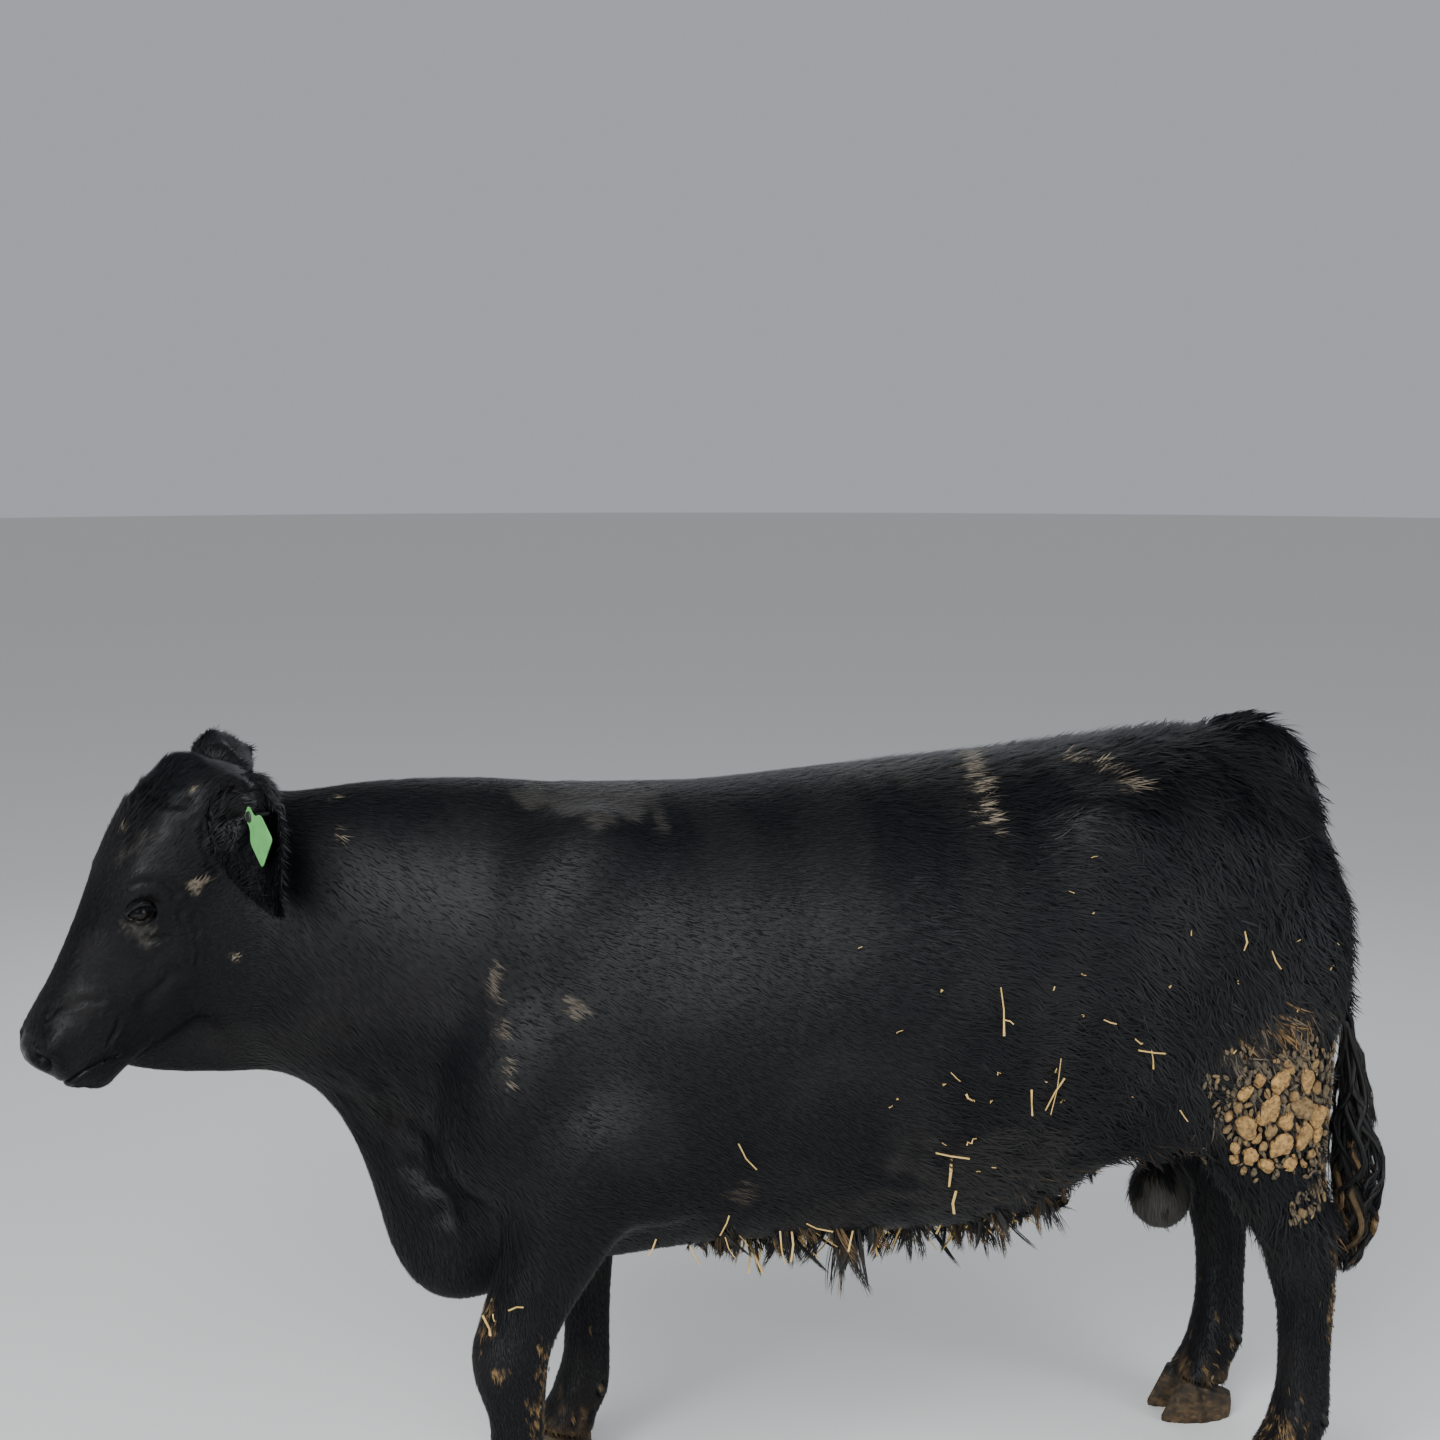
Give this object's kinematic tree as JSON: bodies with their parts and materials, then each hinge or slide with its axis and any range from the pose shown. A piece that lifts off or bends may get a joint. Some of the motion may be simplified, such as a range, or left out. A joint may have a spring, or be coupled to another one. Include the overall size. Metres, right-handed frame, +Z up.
{
  "type": "angus bull",
  "caption": "Still life-size model of a black polled beef bull, standing square with its head low and turned aside, wearing a bare green ear tag.",
  "frame": {"origin": "on the ground under the middle of the whole animal", "axes": "+Z up, head towards -X, the animal's left side towards -Y"},
  "size_m": [2.1471, 0.6496, 1.296],
  "materials": {
    "hide": "short black coat with a soft sheen",
    "long_hair": "long black hair, dusty at the ends",
    "horn": "dark horn, dull",
    "eye": "wet dark eye",
    "tag": "light green flexible plastic"
  },
  "bodies": {
    "root": {"head": "hide", "ear_left": "hide", "ear_right": "hide", "eye_left": "eye", "eye_right": "eye", "ear_tag": "tag", "neck": "hide", "torso": "hide", "scrotum": "hide", "tail": "hide", "tail_switch": "long_hair", "foreleg_left_upper": "hide", "foreleg_left_lower": "hide", "foreleg_left_claw_a": "horn", "foreleg_left_claw_b": "horn", "foreleg_left_dewclaw_a": "horn", "foreleg_left_dewclaw_b": "horn", "foreleg_right_upper": "hide", "foreleg_right_lower": "hide", "foreleg_right_claw_a": "horn", "foreleg_right_claw_b": "horn", "foreleg_right_dewclaw_a": "horn", "foreleg_right_dewclaw_b": "horn", "hindleg_left_upper": "hide", "hindleg_left_lower": "hide", "hindleg_left_claw_a": "horn", "hindleg_left_claw_b": "horn", "hindleg_left_dewclaw_a": "horn", "hindleg_left_dewclaw_b": "horn", "hindleg_right_upper": "hide", "hindleg_right_lower": "hide", "hindleg_right_claw_a": "horn", "hindleg_right_claw_b": "horn", "hindleg_right_dewclaw_a": "horn", "hindleg_right_dewclaw_b": "horn"}
  },
  "joints": []
}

____

Output all of the material, please, exactly as it stands.

- [Response to the task]
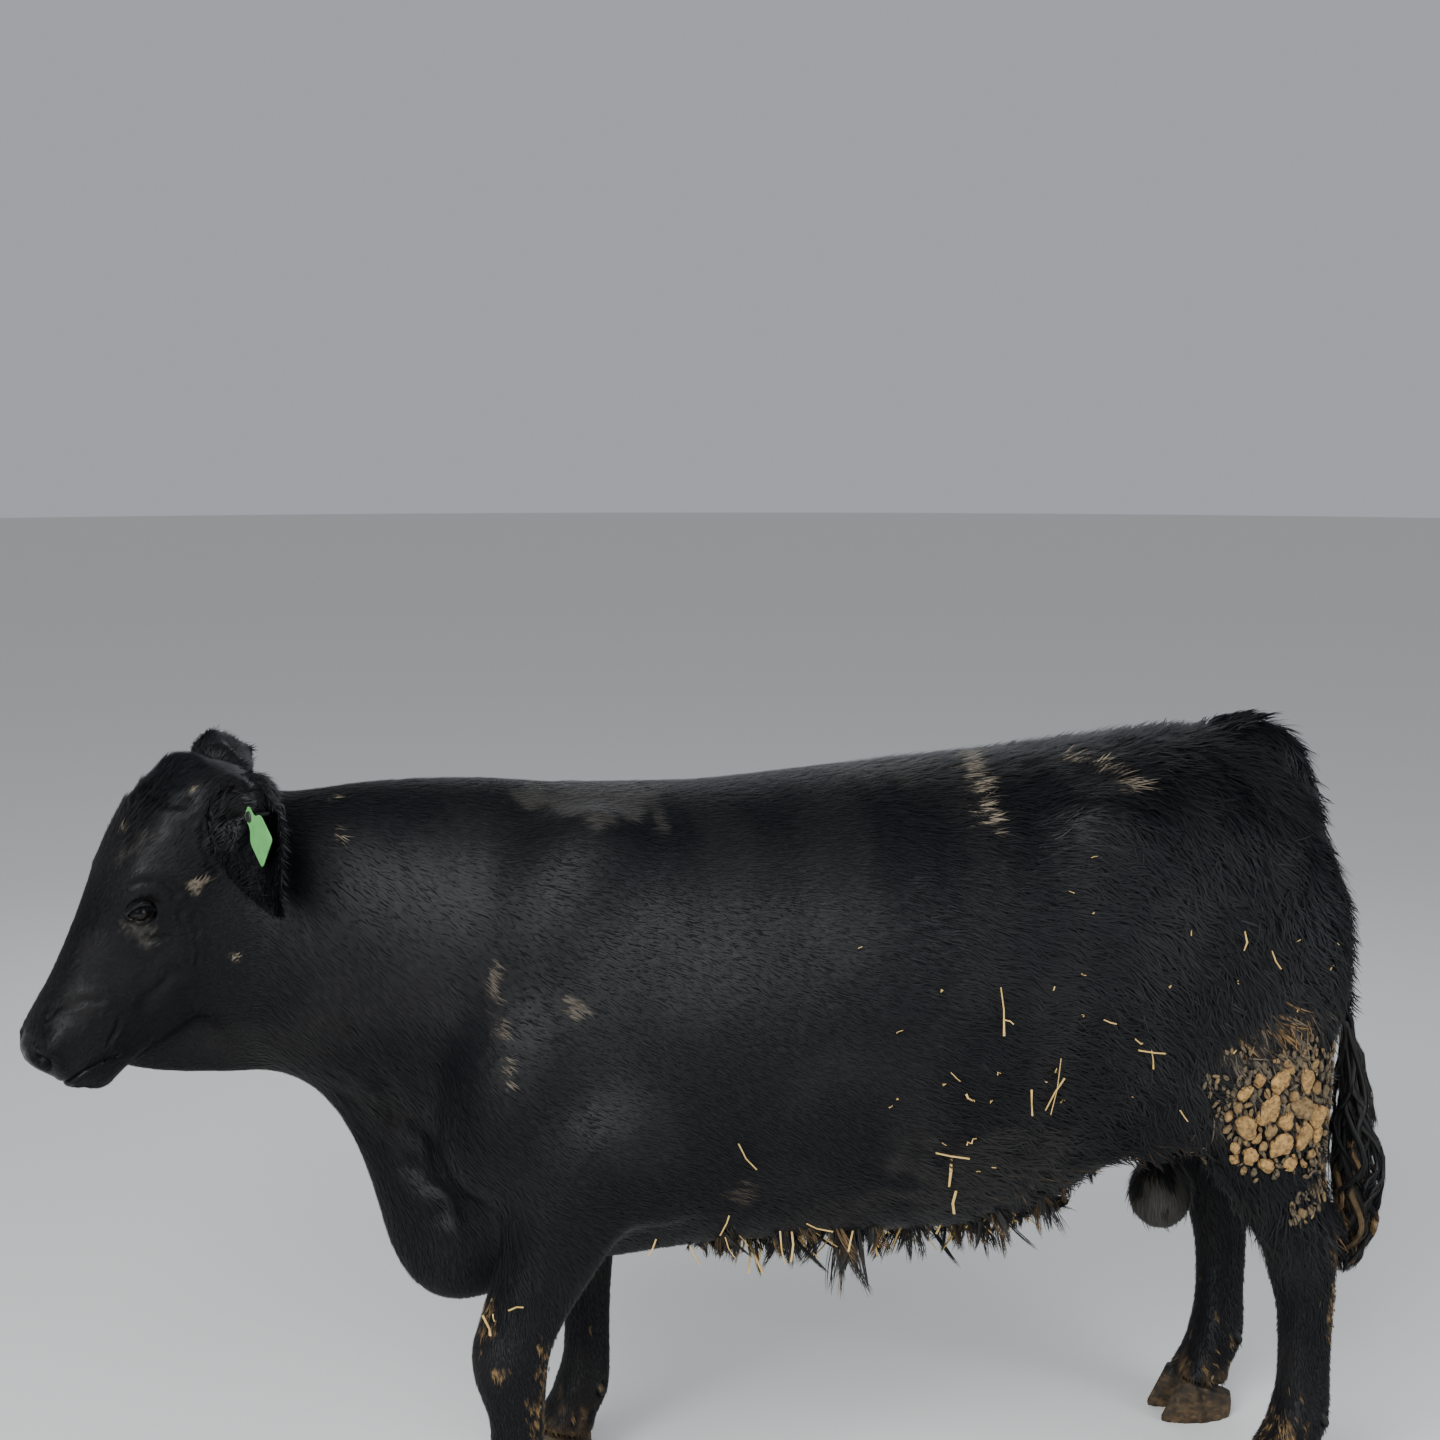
Give this object's kinematic tree as JSON: bodies with their parts and materials, then each hinge or slide with its axis and any range from the pose shown. A piece that lifts off or bends may get a joint. Some of the motion may be simplified, such as a range, or left out. A joint may have a spring, or be coupled to another one. Include the overall size. Metres, right-handed frame, +Z up.
{
  "type": "angus bull",
  "caption": "Still life-size model of a black polled beef bull, standing square with its head low and turned aside, wearing a bare green ear tag.",
  "frame": {"origin": "on the ground under the middle of the whole animal", "axes": "+Z up, head towards -X, the animal's left side towards -Y"},
  "size_m": [2.1471, 0.6496, 1.296],
  "materials": {
    "hide": "short black coat with a soft sheen",
    "long_hair": "long black hair, dusty at the ends",
    "horn": "dark horn, dull",
    "eye": "wet dark eye",
    "tag": "light green flexible plastic"
  },
  "bodies": {
    "root": {"head": "hide", "ear_left": "hide", "ear_right": "hide", "eye_left": "eye", "eye_right": "eye", "ear_tag": "tag", "neck": "hide", "torso": "hide", "scrotum": "hide", "tail": "hide", "tail_switch": "long_hair", "foreleg_left_upper": "hide", "foreleg_left_lower": "hide", "foreleg_left_claw_a": "horn", "foreleg_left_claw_b": "horn", "foreleg_left_dewclaw_a": "horn", "foreleg_left_dewclaw_b": "horn", "foreleg_right_upper": "hide", "foreleg_right_lower": "hide", "foreleg_right_claw_a": "horn", "foreleg_right_claw_b": "horn", "foreleg_right_dewclaw_a": "horn", "foreleg_right_dewclaw_b": "horn", "hindleg_left_upper": "hide", "hindleg_left_lower": "hide", "hindleg_left_claw_a": "horn", "hindleg_left_claw_b": "horn", "hindleg_left_dewclaw_a": "horn", "hindleg_left_dewclaw_b": "horn", "hindleg_right_upper": "hide", "hindleg_right_lower": "hide", "hindleg_right_claw_a": "horn", "hindleg_right_claw_b": "horn", "hindleg_right_dewclaw_a": "horn", "hindleg_right_dewclaw_b": "horn"}
  },
  "joints": []
}